The book began, Penniman says, with a phone call to the ethnobotanist, herbalist and midwife Claudia J. Ford, who spoke with the author about her experience listening to the plants. The discussion organically led Penniman to others, who became contributors.

“I only stopped at 40 because I knew there was a word count to contend with,” she tells Food Tank. That’s why, she says, there is a Black Earth Wisdom Directory. The document contains a list of organizations, books, and other resources for readers to learn more.

Assembling the book, however, proved to be a new hurdle. “It was beautiful to hear the diversity of responses and also a challenge,” Penniman tells Food Tank, “as someone who’s used to writing all by myself, to figure out how to weave together the conversations, the essays, the poetry, into something coherent, something that would be a gift, that would hopefully resonate and inspire people to engage in their own Earth listening practice, their own practice of ecological humility.”

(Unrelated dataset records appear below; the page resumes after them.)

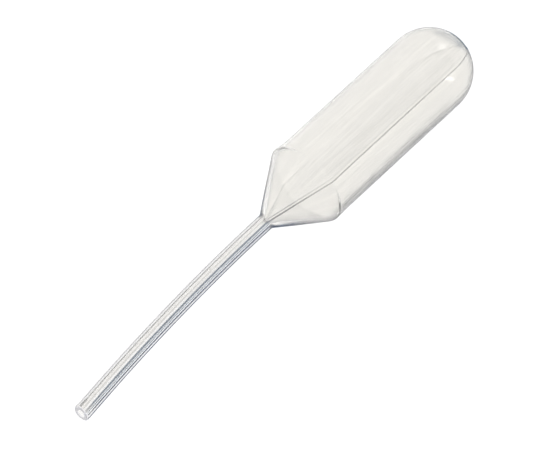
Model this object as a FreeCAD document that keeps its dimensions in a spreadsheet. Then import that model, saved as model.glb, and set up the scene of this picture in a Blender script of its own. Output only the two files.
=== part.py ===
import FreeCAD, Part
import Sketcher
import math
import os
from FreeCAD import Placement, Rotation, Vector

# A dropper pipette, moulded in one piece from soft clear plastic.
# It lies on a table: the bulb is a capsule along +X, and the thin stem runs to -X from a cone,
# sagging until the rim of its open tip touches the table. The origin is below the middle of its box.
# Inside the body everything is measured from the small end of the cone, on the axis of the bulb.

doc = FreeCAD.newDocument("DropperPipette")

sheet = doc.addObject("Spreadsheet::Sheet", "Sizes")
sizes = [
    ("bulb_diameter", 22.0, "outside of the bulb"),
    ("bulb_length", 48.0, "shoulder to the start of the dome"),
    ("cone_length", 15.0, "small end of the cone to the shoulder"),
    ("bead_height", 0.15, "how far the shoulder stands proud of the bulb"),
    ("bead_length", 3.5, "run-out of the proud shoulder along the bulb"),
    ("neck_length", 2.0, "straight start of the stem beside the cone"),
    ("stem_diameter", 4.4, "outside of the stem"),
    ("stem_reach", 68.3, "small end of the cone to the tip, along the table"),
    ("tip_straight", 8.0, "straight end of the stem"),
    ("bore_diameter", 2.1, "bore of the stem"),
    ("bulb_wall", 0.45, "wall of the bulb and its dome"),
    ("shoulder_wall", 0.8, "wall at the shoulder"),
    ("wall_runout", 11.0, "shoulder to where the wall has thinned"),
    ("cavity_start", 0.4, "small end of the cone to where the bore opens out"),
    ("neck_rounding", 0.8, "outside rounding between stem and cone"),
    ("shoulder_rounding", 0.7, "outside rounding of the shoulder"),
    ("inner_rounding", 1.2, "rounding inside the neck and the shoulder"),
    ("tip_rounding", 0.3, "rounding of the outer rim of the tip"),
    ("seam_height", 0.12, "how far the parting line stands proud of bulb and cone"),
    ("seam_width", 0.35, "width of the parting line on bulb and cone"),
    ("stem_seam_height", 0.08, "how far the parting line stands proud of the stem"),
    ("stem_seam_width", 0.25, "width of the parting line on the stem"),
    ("seam_angle", 48.8, "roll of the parting plane from upright, in degrees"),
]
for row, (alias, value, note) in enumerate(sizes, start=1):
    sheet.set(f"A{row}", alias)
    sheet.set(f"B{row}", str(value))
    sheet.set(f"C{row}", note)
    sheet.setAlias(f"B{row}", alias)
doc.recompute()

BULB_RADIUS = "Sizes.bulb_diameter / 2"
STEM_RADIUS = "Sizes.stem_diameter / 2"
BORE_RADIUS = "Sizes.bore_diameter / 2"
SHOULDER_RADIUS = "Sizes.bulb_diameter / 2 + Sizes.bead_height"
SEAM_ROOT = "Sizes.bulb_wall / 2"       # the ribs are rooted half way into the thinnest wall

body = doc.addObject("PartDesign::Body", "Pipette")
body.Label = "pipette"


def value_of(expression):
    """The number an expression on the sheet stands for now."""
    return float(body.evalExpression(expression))


def origin_feature(role):
    """A plane or an axis of the body's own origin, such as XZ_Plane."""
    return next(item for item in body.Origin.OriginFeatures if item.Role == role)


def new_sketch(name, role, roll_axis=Vector(0, 0, 1)):
    """A sketch on an origin plane, free to be rolled about an axis of its own."""
    sketch = body.newObject("Sketcher::SketchObject", name)
    sketch.AttachmentSupport = [(origin_feature(role), "")]
    sketch.MapMode = "FlatFace"
    sketch.AttachmentOffset = Placement(Vector(), Rotation(roll_axis, 0))
    return sketch


def drive(sketch, name, expression, kind, *geometry):
    """Add a dimension and tie it to the sheet."""
    index = sketch.addConstraint(Sketcher.Constraint(kind, *geometry, value_of(expression)))
    sketch.renameConstraint(index, name)
    sketch.setExpression(f"Constraints.{name}", expression)


def relate(sketch, kind, *geometry):
    sketch.addConstraint(Sketcher.Constraint(kind, *geometry))


def start(edge):
    """The start of a line or an arc, as the sketcher counts points."""
    return edge, 1


def end(edge):
    return edge, 2


def centre(edge):
    return edge, 3


def sketch_origin():
    return -1, 1


def along_x():
    """The sketch's horizontal axis."""
    return (-1,)


def along_y():
    """The sketch's vertical axis."""
    return (-2,)


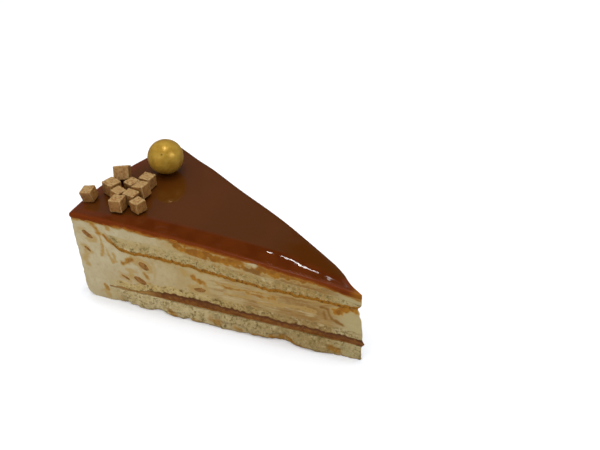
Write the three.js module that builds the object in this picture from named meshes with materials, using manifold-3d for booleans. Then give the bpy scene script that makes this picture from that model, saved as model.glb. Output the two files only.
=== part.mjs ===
// A slice of caramel bavarois cake, one of twelve portions of a round cake.
//
// Units are millimetres and +Z is up. The slice stands on z = 0. Its tip, which was the
// middle of the whole cake, points along +X, and its rim lies along -X. Every layer of
// the cake was level and round, so a layer's height is a function of the distance from
// the tip alone, and a cut through all of them gives the striped sides.
//
// From the bottom: base sponge, caramel filling, thin sponge, bavarois cream, upper
// sponge, bavarois cream again, caramel glaze. The cream also fills the rim, outside
// the sponges. A gold ball and ten fudge cubes lie on the glaze, near the rim.

import * as THREE from 'three';
import { RoundedBoxGeometry } from 'three/addons/geometries/RoundedBoxGeometry.js';
import { mergeVertices } from 'three/addons/utils/BufferGeometryUtils.js';
import Module from 'manifold-3d';

// ---------------------------------------------------------------- driving dimensions

const CAKE_RADIUS = 120;
const CAKE_HEIGHT = 42;
const PORTIONS = 12;
const HALF_ANGLE = Math.PI / PORTIONS;

// The tip stands this far from the middle of the slice's length.
const TIP_X = 59.81;

// The tip has settled: what lies above the lower sponges is squeezed towards it.
const TIP_SETTLING = 9.4;

// Neighbouring layers stay this far apart.
const GAP = 0.3;

// The cut leaves a narrow edge at the tip, not a line.
const TIP_START = 1.0;

const GLAZE_THICKNESS = 2.4;
const GLAZE_OVERHANG = 0.4;
const GLAZE_ROLL_WIDTH = 4.5;
const GLAZE_ROLL_DROP = 1.7;

// The knife turned a little in the second cut, on the +Y side, which bows out: by the
// first amount along most of the slice, and by the second as well in the tip's half.
const FAR_CUT_BOW = 0.7;
const FAR_CUT_TIP_BOW = 1.5;

const RIM_DRAFT = 0.6;
const RIM_FOOT_ROUNDING = 2.5;

// The upper sponge: a disc with its edge curled up, lower towards the tip.
const UPPER_SPONGE_REACH = 105;
const UPPER_SPONGE_LOW = 24.4;
const UPPER_SPONGE_RISE = 3.9;
const UPPER_SPONGE_SHARE = 0.52;
const UPPER_SPONGE_CURL = 4.6;
const UPPER_SPONGE_TIP_REACH = -1;

// The lower pack: base sponge, caramel filling and a thin sponge on top of it.
const LOWER_PACK_REACH = 107;
const BASE_HEIGHT = 7;
const BASE_SWELL = 1.5;
const CARAMEL_THICKNESS = 2.8;
const CARAMEL_SWELL = 0.9;
const CARAMEL_TIP_REACH = 1.8;
const THIN_SPONGE_THICKNESS = 3.6;

const BALL_RADIUS = 7.4;
const BALL_FLATNESS = 0.97;
const BALL_BACK = 104.2;
const BALL_SIDE = 12.4;

// The fudge cubes, each by where it lies and how it is turned:
// back and side are its distance from the tip along the slice and across it, size its
// edge, turn its heading, and pitch and roll its tilt, all three angles in degrees.
const FUDGE_CUBES = [
  { back: 116.4, side: -20.2, size: 5.0, turn: 110, pitch: -7, roll: -11 },
  { back: 114.4, side: -3.2, size: 6.1, turn: 37, pitch: -2, roll: 59 },
  { back: 111.6, side: -12.0, size: 5.6, turn: 82, pitch: 0, roll: 0 },
  { back: 105.8, side: -14.2, size: 4.7, turn: 89, pitch: 5, roll: 6 },
  { back: 106.2, side: -6.1, size: 4.6, turn: 86, pitch: -2, roll: 0 },
  { back: 102.9, side: -0.4, size: 5.1, turn: 99, pitch: 0, roll: 0 },
  { back: 100.0, side: -7.1, size: 5.4, turn: 100, pitch: 4, roll: -8 },
  { back: 100.2, side: -12.9, size: 4.8, turn: 103, pitch: 4, roll: 7 },
  { back: 101.2, side: -19.1, size: 5.3, turn: 108, pitch: 3, roll: -4 },
  { back: 94.2, side: -15.0, size: 4.7, turn: 81, pitch: -2, roll: -3 },
];
const FUDGE_EDGE_ROUNDING = 0.5;

// ---------------------------------------------------------------- heights of the layers

const { clamp, degToRad, lerp, smoothstep } = THREE.MathUtils;

// One smooth hump (or, subtracted, one dent) along the slice.
const hump = (r, middle, width) => Math.exp(-(((r - middle) / width) ** 2));

const settling = (r) => TIP_SETTLING * (1 - clamp(r / CAKE_RADIUS, 0, 1)) ** 2;

const glazeOver = (r) => CAKE_HEIGHT - settling(r);
const glazeUnder = (r) => glazeOver(r) - GLAZE_THICKNESS;
const creamOver = (r) => glazeUnder(r) - GAP;

const upperSpongeLevel = (r) => UPPER_SPONGE_LOW + UPPER_SPONGE_RISE * smoothstep(r, 38, 82);
const upperSpongeUnder = (r) => upperSpongeLevel(r) + UPPER_SPONGE_CURL * smoothstep(r, 96, 107);
const upperSpongeOver = (r) => lerp(upperSpongeLevel(r), creamOver(r), UPPER_SPONGE_SHARE);

// The caramel is thickest midway and thins out to the rim.
const caramelThickness = (r) =>
  CARAMEL_THICKNESS + CARAMEL_SWELL * hump(r, 66, 18) - 2 * smoothstep(r, 86, 106);
const caramelUnder = () => BASE_HEIGHT + GAP;
const caramelOver = (r) => caramelUnder() + caramelThickness(r);

const thinSpongeUnder = (r) => caramelOver(r) + GAP;
const thinSpongeOver = (r) => thinSpongeUnder(r) + THIN_SPONGE_THICKNESS;

// ---------------------------------------------------------------- shaping helpers

const tipDistance = (x, y) => Math.hypot(x - TIP_X, y);

// Steps that crowd together towards both ends of 0..1.
const crowdEnds = (u) => lerp(u, 0.5 - 0.5 * Math.cos(Math.PI * u), 0.75);

// A closed block of small faces, bent by place(u, v, t): u runs from 0 at the tip to 1
// at the rim, v from -1 to 1 across the slice and t from 0 at the bottom to 1 on top.
function bentBlock(along, across, upward, place) {
  const block = new THREE.BoxGeometry(1, 1, 1, along, across, upward);
  block.deleteAttribute('normal');
  block.deleteAttribute('uv');
  const position = block.attributes.position;
  for (let i = 0; i < position.count; i += 1) {
    const u = 0.5 - position.getX(i);
    const v = 2 * position.getY(i);
    const t = position.getZ(i) + 0.5;
    const [x, y, z] = place(u, v, t);
    position.setXYZ(i, x, y, z);
  }
  return mergeVertices(block);
}

// A point of the wedge: r from the tip, v across, swelled sideways past the cut faces.
function onWedge(r, v, swell = 0) {
  const angle = v * (HALF_ANGLE + swell / Math.max(r, 12));
  return [TIP_X - r * Math.cos(angle), r * Math.sin(angle)];
}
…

Black Earth Wisdom is divided into multiple sections that tackle themes including the relationship between Black people and open space, environmental racism and the harm caused by capitalism, and the role that artists and storytellers play in bringing “ecological truth to light.”

In some ways, Penniman says, “it felt risky to write this book. It’s a lot more tender and esoteric.” But “fundamentally” it’s “the why” to Farming While Black, her first book published in 2018.